Abstract

Readers of Platonic Love pieces, that were popular in the Umayyad era and spread in Arab society until almost a century after its demise, observe its uniqueness in terms of presenting the personalities of poets in a distinguished way as to men in that time in respect of cultural features. The stories also include extraordinary events that drive them away from the real framework, which critics used to believe, and puts them in an artistic framework that seeks to present a possible reality that is not achieved in actuality. Perhaps this is due to the reasons; one of the most important being the need of the Arab society to receive this kind of narration. This need goes back to the Free Arab woman who belongs to the middle class in society. This class, made up of the majority of the population of Hijaz cities in the Umayyad era and Iraqi cities such as Basra, Kufa and Baghdad at the beginning of the Abbasid era, formed the time of prevalence of this art.

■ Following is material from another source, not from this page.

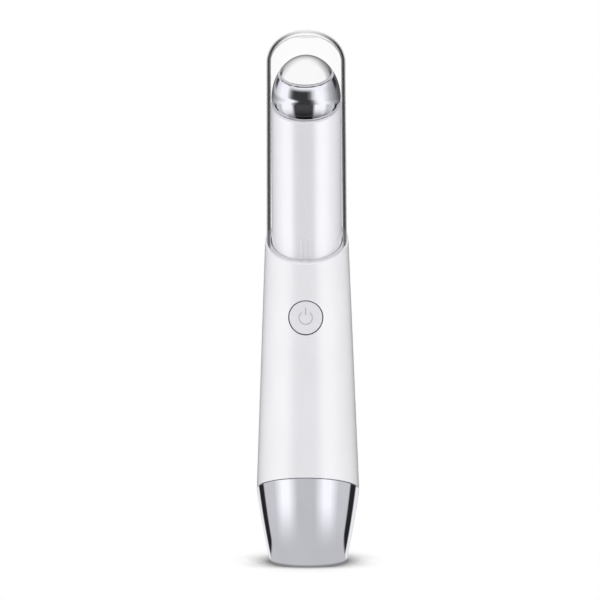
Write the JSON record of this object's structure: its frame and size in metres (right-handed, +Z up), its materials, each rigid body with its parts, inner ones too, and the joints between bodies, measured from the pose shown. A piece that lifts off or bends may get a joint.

As to the delivery of this artistic message, it was done by narrators who have taken for themselves specific places such as bars, or people gathered in the evening near their homes, to present the stories of poets and their poems that were sung or chanted. The narrators have formulated or developed this news, they also added events in poems in order to meet the needs of women for this kind of art at that time, where women's gender identity contributed greatly, and indirectly to the formulation and dissemination of Platonic Love stories, regardless of its existence on a real basis or not. Interest in this art declined only with the change of material and cultural ways of life in the Abbasid society, cross-pollination of Arabs with non-Arabs, and the free exit of women from their social shell through methods invented by themselves; some being under the titles of maliciousness, deception, provocation and others. So other stories began to invade the Abbasid Arab society, such as the stories of One Thousand and One Nights, which replaced love stories in both of its genres. Other tales that are not closely related to women continued to be the news of heroes and their stories, such as the biography of Antara bin Shaddad, Al-Zeer Salem and other news of heroism and wars that served to emphasize masculinity and its authority in society at that time.